Civilization has always been on its way to get somewhere that it will never fully reach, because it isn't a place, it's a state of being. As a part of it, the present state has potential to appear better than others, whether less primitive or oppressive or just more comfortable or free, or destined to be most true. Having grown up in a certain system, one gets attached to a certain way of doing things, with certain expectations within ones own life and for those around and about them. But each occurrence of people working together to make themselves and the world as they see it, no matter their reach, has this in common, the limitless threshold of growth based on the idea of righteousness. 
The opposite of civilization is a form of chaos, either with or without human interaction, in which nature continues to work in mysterious ways. To the civilized mind this would seem like madness or a nightmare, being unrecognizable and without any sense of familiar organization. This realm of being, though, still has the potential for infinite growth of its own sort, one that cannot be harnessed and tamed, but only exists to be smothered and altered. The physics do not change, only the perceived reason and likeness of being do. Potential is not lost or gained; it is replaced.
We have a tendency to start over when things aren't going correctly. Sometimes that means moving on completely, severing all ties with previous ways. This means going back to how things originally were, but not how they were before we got here, rather how things were for us when we first realized them. Before we realized things, they still existed, but beyond our scope of perception. Now we can do things to them and with them, even if that only means thinking about them or leaving them alone entirely. Some of the best things happen when they are left alone so that nature may truly take its course.
Before this happens, we begin to spend our time more and more wisely, having learned our place here and having developed a reason to be and to do things with things and each other or by ourselves. This is good for awhile, but of course we can't go on doing things this way forever. We expect a change, because that's how things are. If they didn't change, they would not be. And so we change them ourselves, and they go on changing and so do we along with them, so things and ourselves become somehow different than it was in the first place. This is reason enough to go back to the first place.
Wealth and identity go hand in hand, as one is the byproduct of the other. As we gain insight we obtain a set of values that remain important as long as that insight persists. An understanding of the tradeoff can be just as valuable as the tradeoff itself, and these are both liquidated into a system of appreciation for all useful things.
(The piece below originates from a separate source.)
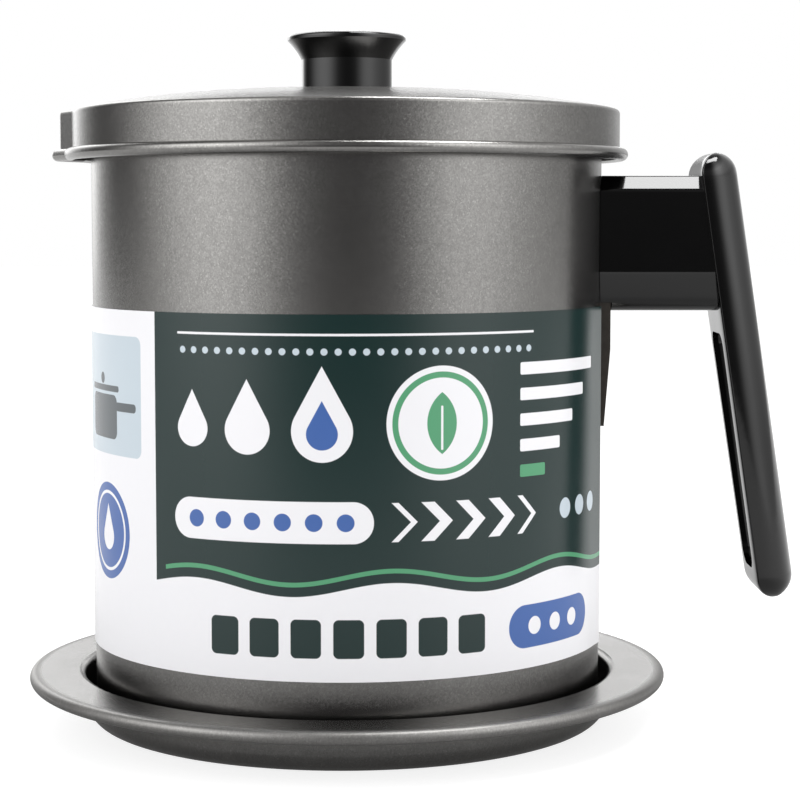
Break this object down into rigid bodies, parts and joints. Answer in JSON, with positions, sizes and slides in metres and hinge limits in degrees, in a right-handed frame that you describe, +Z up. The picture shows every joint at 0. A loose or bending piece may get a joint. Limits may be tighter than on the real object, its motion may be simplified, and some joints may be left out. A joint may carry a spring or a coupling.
{
  "type": "oil strainer pot",
  "caption": "Coated steel frying-oil pot with pour lip, lift-out strainer, domed lid with knob, leaning side handle, paper band and drip tray.",
  "frame": {"origin": "on the pot's axis, in the underside of the drip tray, where the part stands", "axes": "+Z up along the pot's axis, +X towards the handle, -X towards the pour lip"},
  "size_m": [0.1822, 0.1512, 0.1623],
  "materials": {
    "coated_steel": "non-stick coating, warm dark grey with a fine metallic fleck, satin",
    "bracket_steel": "thin dark brown-grey coating over steel strap, satin",
    "phenolic": "black moulded phenolic, glossy",
    "printed_card": "coated card, printed, light sheen",
    "mesh_steel": "fine woven and pressed stainless steel",
    "fixing_steel": "zinc-plated steel",
    "brass": "turned brass"
  },
  "bodies": {
    "tray": {"drip_tray": "coated_steel"},
    "pot": {"pot_body": "coated_steel", "paper_band": "printed_card", "handle_bracket": "bracket_steel", "handle": "phenolic", "handle_screw": "fixing_steel", "handle_lock_washer": "fixing_steel"},
    "strainer": {"strainer_cup": "coated_steel", "strainer_mesh": "mesh_steel", "strainer_mesh_ring": "mesh_steel"},
    "lid": {"lid": "coated_steel", "knob": "phenolic", "knob_insert": "brass", "knob_screw": "fixing_steel", "knob_lock_washer": "fixing_steel"}
  },
  "joints": [
    {"name": "pot_lift", "type": "slide", "parent": "tray", "child": "pot", "axis": [0, 0, 1], "range_m": [0, 0.05]},
    {"name": "strainer_lift", "type": "slide", "parent": "pot", "child": "strainer", "axis": [0, 0, 1], "range_m": [0, 0.06]},
    {"name": "lid_lift", "type": "slide", "parent": "strainer", "child": "lid", "axis": [0, 0, 1], "range_m": [0, 0.05]}
  ]
}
Still, these things would potentially exist without this value set, but we seem to be able to do more with them within this pretense of development and attainment, rather than sheer appreciation of the things themselves in their natural state. So we often prefer to go on changing for the sake of understanding.

Without understanding, the expectation of doing something within this physical realm is still quite apparent, a cohesive concept kept to ascertain. We have to do something before we can get something or before we can do something else. We were all born into this way of being and as far as we know nobody asked for it or for it to be this certain way, but we go on with it being this way because of our expectation and because of our lack of knowing any other way. At the root of it all, that's just how it is and how it's always been, so that's how it always will be and should be, because it works and nothing more. If it didn't work, we would have the unfamiliar, unrecognizable chaos that would be ugly and we surely would not like it. We would have no reason to go anywhere or do anything, no reason to participate or to get better, to make things, have things or want things, in fact in this case things might very well not even exist to us. That would not mean they don't, just not to us, for us or because of us. They would just exist, like us, and that is all. 

Tuesday, March 3, 2020

Second Person Quarantine


I was leaving the party, into the cold night air, and I realized there was only one place for me to go, and that was right across the street. As I crossed the yard, and the vibrant activity behind me began to recede, I felt my feet in my shoes and I could hear my breathing. The fence was open, the sound of traffic was only far away, so far that it seemed like lapping currents. The only light before me came from the house that I was now facing, which was not my house, or really belonging to anyone I knew, but I had the sense that they would most certainly welcome me upon my arrival, recognizing me as a natural occupant.
            I did not care about those I was leaving behind, for they would be having fun with or without me, having planned this event for some time, long before I had even been a part of it. It’s not that it was getting out of hand, just that I had nothing to offer, no new insight or resource. It would have been a nice place to wake up, but then I still would have had to find my own way back in the morning. I couldn’t find the one who had invited me, in any of the rooms, among any of the happy faces, the music and dancing. I wasn’t about to spoil their good time sitting by myself working on puzzles, waiting for the right time. I can make it on my own.
            The problem is the fact that these are the only two houses with anything going on, I can see that now as I make my way from one to the other. Everyone else around here must be asleep or away. It’s hard to tell the difference between a sleeping house and an empty one from the outside. Without a reason to be there, a place is just part of the natural environment, taking up space, withering and decaying as fast as it can in the weather, the sun and the rain, the heat and the mold. It is up to us to find in ourselves the proper means of maintenance, caring for and loving this spot that we chose, because we could see our children growing up together here, becoming better than they were and that we could otherwise be.
            Nobody will stop me. It would take a mysterious force, a secondhand phenomenon to slow me upon my current trajectory. But even He doesn’t care to limit my potential, as long as I play within my frame and follow the rules that I have only recently become accustomed to. I am so far beyond any interaction in this kind of thought pattern that I cannot imagine what worth I could be to a single person, let alone all of everyone anywhere. But I am constantly aware that even this level of loneliness is certainly universal, that especially in feeling alone I am more like everyone that I will never meet, speak to, see, or realize. The ones dead long before, born years later, and alive in a space so distant and practically inaccessible from my own.
            My life has become a tragedy, having lost time and again, to the point of not knowing who I am or what I am doing here. All I can do or ask for is to enjoy the moment, to find myself a better way of being, because anything can go on for too long without a proper proportion of control. I am not concerned with what I will find when I get there, because I always have to be in exactly one place, that is the cost that I am giving up for leaving, spending time without any hope of getting there.